§ **OBJECTIVE**
Only lines holding the word "that" should be copied from the material.

§ **DATA SECTION**
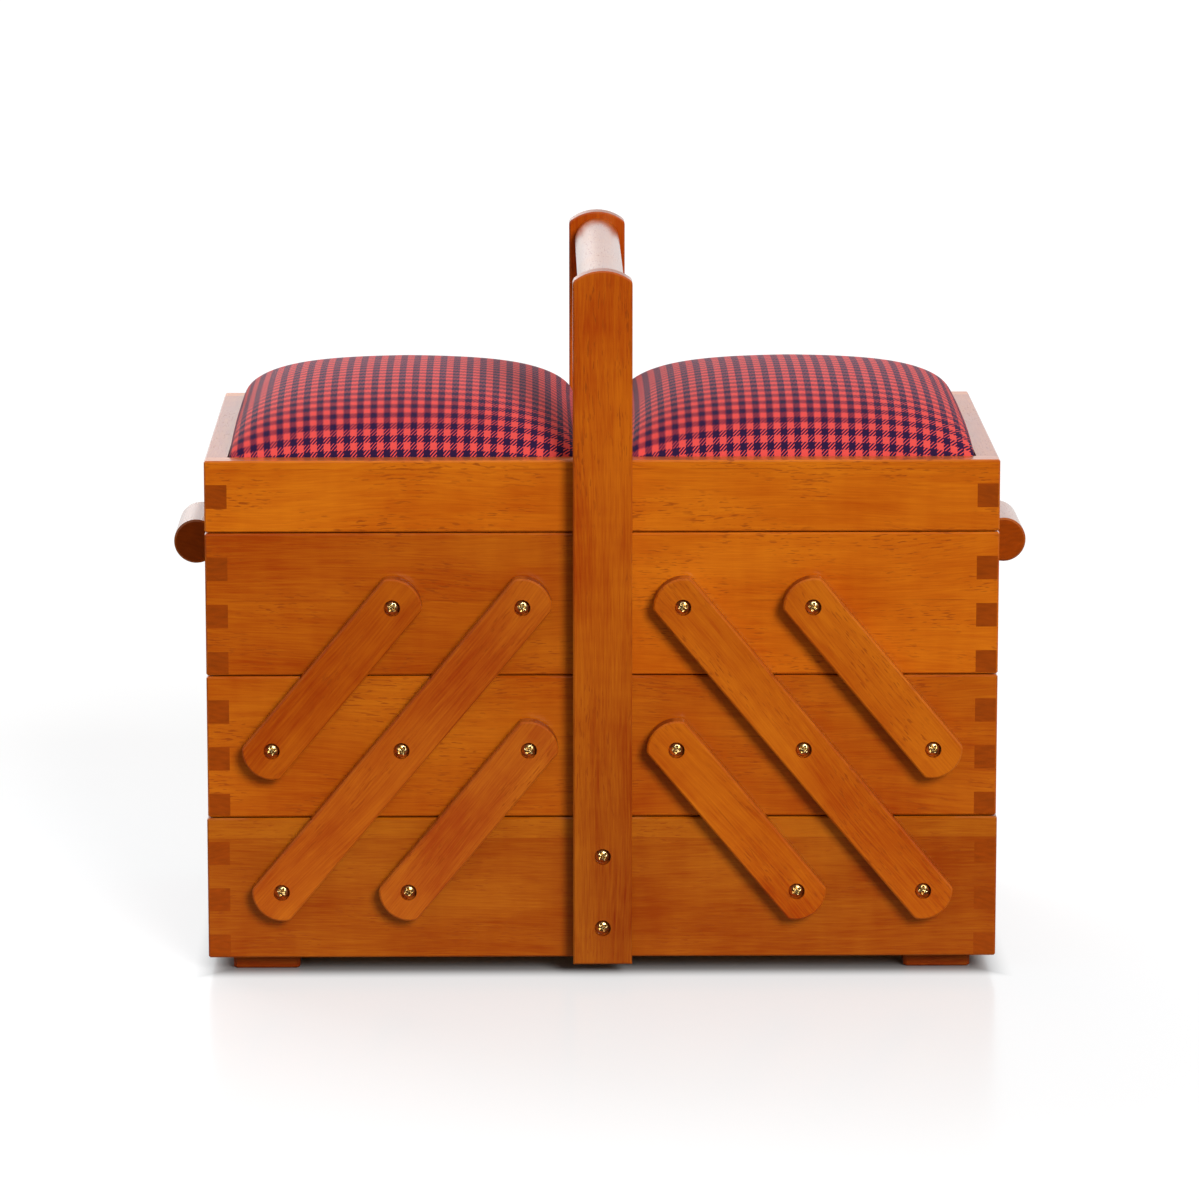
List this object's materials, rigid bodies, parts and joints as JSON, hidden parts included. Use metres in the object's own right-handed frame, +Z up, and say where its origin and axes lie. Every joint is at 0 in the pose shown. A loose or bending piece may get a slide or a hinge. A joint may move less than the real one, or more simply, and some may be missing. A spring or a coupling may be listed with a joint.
{
  "type": "sewing carrier with two lids",
  "caption": "Wooden cantilever sewing carrier with fold-out trays on flat arms, padded check lids and a bar handle between posts.",
  "frame": {"origin": "on the ground under the middle of the carrier", "axes": "+X to the right over the wide side, -Y out of the front, +Z up"},
  "size_m": [0.4364, 0.245, 0.3588],
  "materials": {
    "box_wood": "varnished beech, satin",
    "arm_wood": "varnished beech, satin",
    "plywood": "plain sanded",
    "checked_fabric": "matt woven check",
    "brass": "satin"
  },
  "bodies": {
    "base": {"base_front_board": "box_wood", "base_back_board": "box_wood", "base_left_board": "box_wood", "base_right_board": "box_wood", "base_bottom": "plywood", "feet": "box_wood", "front_post": "arm_wood", "rear_post": "arm_wood", "handle_bar": "arm_wood", "base_screws": "brass"},
    "left_long_arms": {"left_long_arms": "arm_wood"},
    "left_middle_tray": {"left_middle_front_board": "box_wood", "left_middle_back_board": "box_wood", "left_middle_outer_board": "box_wood", "left_middle_inner_board": "box_wood", "left_middle_bottom": "plywood", "left_middle_screws": "brass"},
    "left_top_tray": {"left_top_front_board": "box_wood", "left_top_back_board": "box_wood", "left_top_outer_board": "box_wood", "left_top_inner_board": "box_wood", "left_top_bottom": "plywood", "left_top_screws": "brass", "left_pull": "arm_wood", "left_lower_hinges": "brass"},
    "left_lid": {"left_lid_front_rail": "box_wood", "left_lid_back_rail": "box_wood", "left_lid_outer_rail": "box_wood", "left_lid_inner_rail": "box_wood", "left_lid_panel": "plywood", "left_cushion": "checked_fabric", "left_upper_hinges": "brass"},
    "left_lower_arms": {"left_lower_arms": "arm_wood"},
    "left_upper_arms": {"left_upper_arms": "arm_wood"},
    "right_long_arms": {"right_long_arms": "arm_wood"},
    "right_middle_tray": {"right_middle_front_board": "box_wood", "right_middle_back_board": "box_wood", "right_middle_outer_board": "box_wood", "right_middle_inner_board": "box_wood", "right_middle_bottom": "plywood", "right_middle_screws": "brass"},
    "right_top_tray": {"right_top_front_board": "box_wood", "right_top_back_board": "box_wood", "right_top_outer_board": "box_wood", "right_top_inner_board": "box_wood", "right_top_bottom": "plywood", "right_top_screws": "brass", "right_pull": "arm_wood", "right_lower_hinges": "brass"},
    "right_lid": {"right_lid_front_rail": "box_wood", "right_lid_back_rail": "box_wood", "right_lid_outer_rail": "box_wood", "right_lid_inner_rail": "box_wood", "right_lid_panel": "plywood", "right_cushion": "checked_fabric", "right_upper_hinges": "brass"},
    "right_lower_arms": {"right_lower_arms": "arm_wood"},
    "right_upper_arms": {"right_upper_arms": "arm_wood"}
  },
  "joints": [
    {"name": "left_fold", "type": "hinge", "parent": "base", "child": "left_long_arms", "pos_m": [-0.161, 0, 0.0445], "axis": [0, -1, 0], "range_deg": [0, 79.61]},
    {"name": "left_middle_tray_pivot", "type": "hinge", "parent": "left_long_arms", "child": "left_middle_tray", "pos_m": [-0.1005, 0, 0.1171], "axis": [0, -1, 0], "range_deg": [-79.61, 0]},
    {"name": "left_top_tray_pivot", "type": "hinge", "parent": "left_long_arms", "child": "left_top_tray", "pos_m": [-0.04, 0, 0.1897], "axis": [0, -1, 0], "range_deg": [-79.61, 0]},
    {"name": "left_lower_arm_pivot", "type": "hinge", "parent": "base", "child": "left_lower_arms", "pos_m": [-0.0974, 0, 0.0445], "axis": [0, -1, 0], "range_deg": [0, 79.61]},
    {"name": "left_upper_arm_pivot", "type": "hinge", "parent": "left_middle_tray", "child": "left_upper_arms", "pos_m": [-0.1653, 0, 0.1171], "axis": [0, -1, 0], "range_deg": [0, 79.61]},
    {"name": "left_lid_hinge", "type": "hinge", "parent": "left_top_tray", "child": "left_lid", "pos_m": [-0.19965, 0, 0.226], "axis": [0, -1, 0], "range_deg": [0, 110]},
    {"name": "right_fold", "type": "hinge", "parent": "base", "child": "right_long_arms", "pos_m": [0.161, 0, 0.0445], "axis": [0, 1, 0], "range_deg": [0, 79.61]},
    {"name": "right_middle_tray_pivot", "type": "hinge", "parent": "right_long_arms", "child": "right_middle_tray", "pos_m": [0.1005, 0, 0.1171], "axis": [0, 1, 0], "range_deg": [-79.61, 0]},
    {"name": "right_top_tray_pivot", "type": "hinge", "parent": "right_long_arms", "child": "right_top_tray", "pos_m": [0.04, 0, 0.1897], "axis": [0, 1, 0], "range_deg": [-79.61, 0]},
    {"name": "right_lower_arm_pivot", "type": "hinge", "parent": "base", "child": "right_lower_arms", "pos_m": [0.0974, 0, 0.0445], "axis": [0, 1, 0], "range_deg": [0, 79.61]},
    {"name": "right_upper_arm_pivot", "type": "hinge", "parent": "right_middle_tray", "child": "right_upper_arms", "pos_m": [0.1653, 0, 0.1171], "axis": [0, 1, 0], "range_deg": [0, 79.61]},
    {"name": "right_lid_hinge", "type": "hinge", "parent": "right_top_tray", "child": "right_lid", "pos_m": [0.19965, 0, 0.226], "axis": [0, 1, 0], "range_deg": [0, 110]}
  ],
  "couplings": [
    {"joint": "left_middle_tray_pivot", "follows": "left_fold", "ratio": -1},
    {"joint": "left_top_tray_pivot", "follows": "left_fold", "ratio": -1},
    {"joint": "left_lower_arm_pivot", "follows": "left_fold", "ratio": 1},
    {"joint": "left_upper_arm_pivot", "follows": "left_fold", "ratio": 1},
    {"joint": "right_middle_tray_pivot", "follows": "right_fold", "ratio": -1},
    {"joint": "right_top_tray_pivot", "follows": "right_fold", "ratio": -1},
    {"joint": "right_lower_arm_pivot", "follows": "right_fold", "ratio": 1},
    {"joint": "right_upper_arm_pivot", "follows": "right_fold", "ratio": 1}
  ]
}
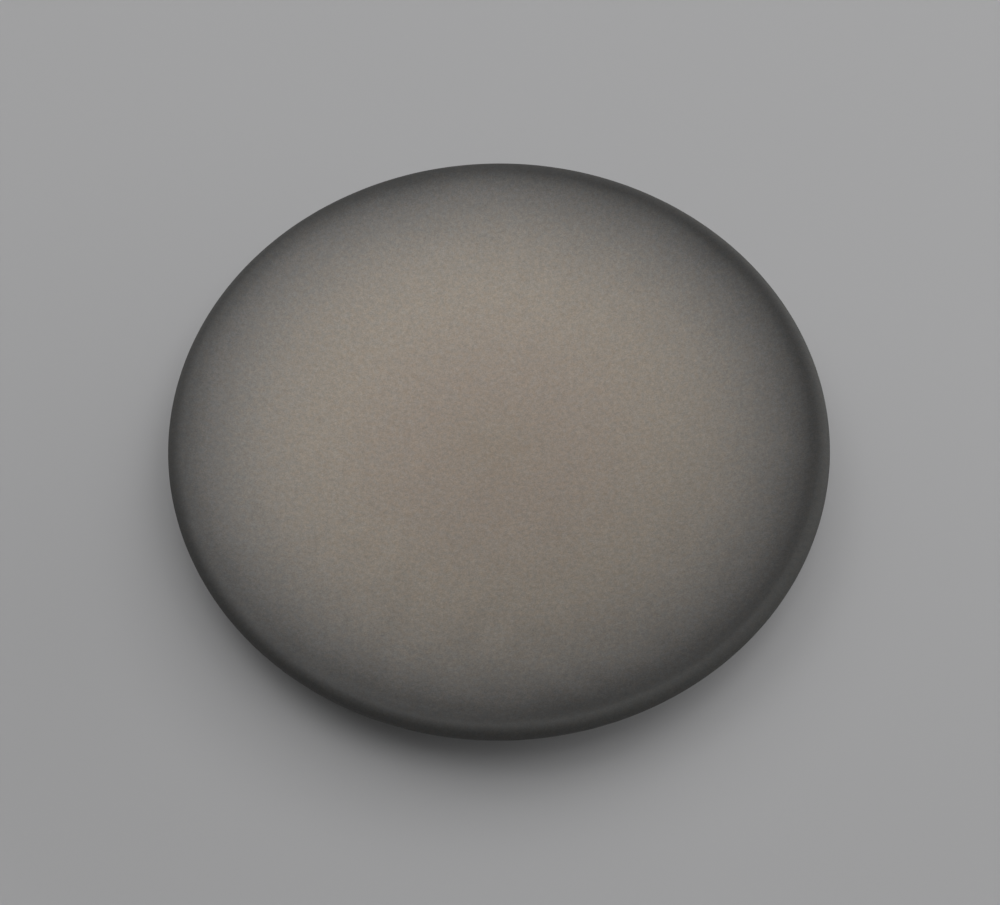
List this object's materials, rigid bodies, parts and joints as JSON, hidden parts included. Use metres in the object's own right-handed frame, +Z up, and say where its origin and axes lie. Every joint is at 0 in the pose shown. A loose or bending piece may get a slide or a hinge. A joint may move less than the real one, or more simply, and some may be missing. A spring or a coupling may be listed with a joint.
{
  "type": "watch glass",
  "caption": "Shallow round watch glass, lying hollow side up, with a full-round rim and an opaque satin film over its hollow face.",
  "frame": {"origin": "centre of the small ground spot under the bowl, on the table plane", "axes": "+Z up along the axis of the bowl, out of its hollow"},
  "size_m": [0.08, 0.08, 0.0102],
  "materials": {
    "glass": "clear, fire-polished rim, small ground spot below",
    "film": "satin mineral film, tan in the middle and dark grey towards the rim"
  },
  "bodies": {
    "root": {"glass_shell": "glass", "satin_film": "film"}
  },
  "joints": []
}
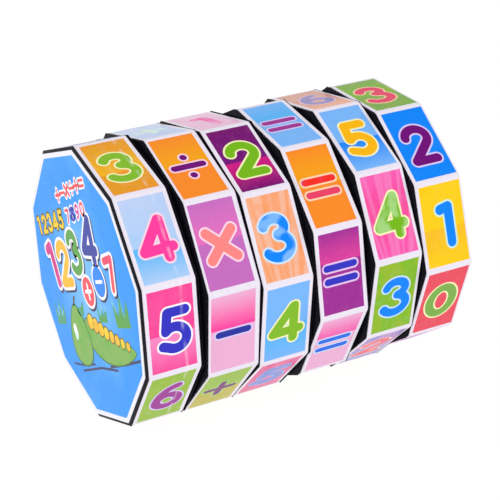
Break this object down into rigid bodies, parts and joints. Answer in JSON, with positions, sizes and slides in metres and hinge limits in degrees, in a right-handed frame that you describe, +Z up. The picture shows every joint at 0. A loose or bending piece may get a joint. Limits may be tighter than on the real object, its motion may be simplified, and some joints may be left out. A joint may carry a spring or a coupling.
{
  "type": "rotating number cylinder puzzle",
  "caption": "Ten-sided cylinder puzzle whose printed rings turn on one spindle, so that digits and signs line up as sums along its length.",
  "frame": {"origin": "on the spindle's axis at half the overall length, which is the centre of the bounding box; the cylinder lies on its side", "axes": "+X along the spindle from the decorated end to the plain end, which is the longest extent; +Z up; +Y away from the side that faces the viewer"},
  "size_m": [0.081, 0.065, 0.065],
  "materials": {
    "black_plastic": "moulded black plastic with a satin gloss",
    "printed_wrap": "printed paper under a glossy laminate, bright panels with pale borders",
    "printed_sticker": "printed paper under a glossy laminate, sky blue with a pale border",
    "spindle_plastic": "natural moulded plastic",
    "steel": "bright zinc-plated steel"
  },
  "bodies": {
    "left_ring_and_spindle": {"ring_1_digits": "black_plastic", "wrap_1_digits": "printed_wrap", "left_end_sticker": "printed_sticker", "spindle": "spindle_plastic", "spindle_screw": "steel", "spindle_washer": "steel"},
    "ring_2_body": {"ring_2_operators": "black_plastic", "wrap_2_operators": "printed_wrap"},
    "ring_3_body": {"ring_3_digits": "black_plastic", "wrap_3_digits": "printed_wrap"},
    "ring_4_body": {"ring_4_equals": "black_plastic", "wrap_4_equals": "printed_wrap"},
    "ring_5_body": {"ring_5_tens": "black_plastic", "wrap_5_tens": "printed_wrap"},
    "ring_6_body": {"ring_6_units": "black_plastic", "wrap_6_units": "printed_wrap", "right_end_cap": "black_plastic", "right_end_sticker": "printed_sticker"}
  },
  "joints": [
    {"name": "ring_2_turn", "type": "hinge", "parent": "left_ring_and_spindle", "child": "ring_2_body", "pos_m": [-0.01997, 0, 0], "axis": [1, 0, 0], "continuous": true},
    {"name": "ring_3_turn", "type": "hinge", "parent": "left_ring_and_spindle", "child": "ring_3_body", "pos_m": [-0.00677, 0, 0], "axis": [1, 0, 0], "continuous": true},
    {"name": "ring_4_turn", "type": "hinge", "parent": "left_ring_and_spindle", "child": "ring_4_body", "pos_m": [0.00658, 0, 0], "axis": [1, 0, 0], "continuous": true},
    {"name": "ring_5_turn", "type": "hinge", "parent": "left_ring_and_spindle", "child": "ring_5_body", "pos_m": [0.02048, 0, 0], "axis": [1, 0, 0], "continuous": true},
    {"name": "ring_6_turn", "type": "hinge", "parent": "left_ring_and_spindle", "child": "ring_6_body", "pos_m": [0.03377, 0, 0], "axis": [1, 0, 0], "continuous": true}
  ]
}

§ **THE RESULT**
Break this object down into rigid bodies, parts and joints. Answer in JSON, with positions, sizes and slides in metres and hinge limits in degrees, in a right-handed frame that you describe, +Z up. The picture shows every joint at 0. A loose or bending piece may get a joint. Limits may be tighter than on the real object, its motion may be simplified, and some joints may be left out. A joint may carry a spring or a coupling.
  "caption": "Ten-sided cylinder puzzle whose printed rings turn on one spindle, so that digits and signs line up as sums along its length.",
  "frame": {"origin": "on the spindle's axis at half the overall length, which is the centre of the bounding box; the cylinder lies on its side", "axes": "+X along the spindle from the decorated end to the plain end, which is the longest extent; +Z up; +Y away from the side that faces the viewer"},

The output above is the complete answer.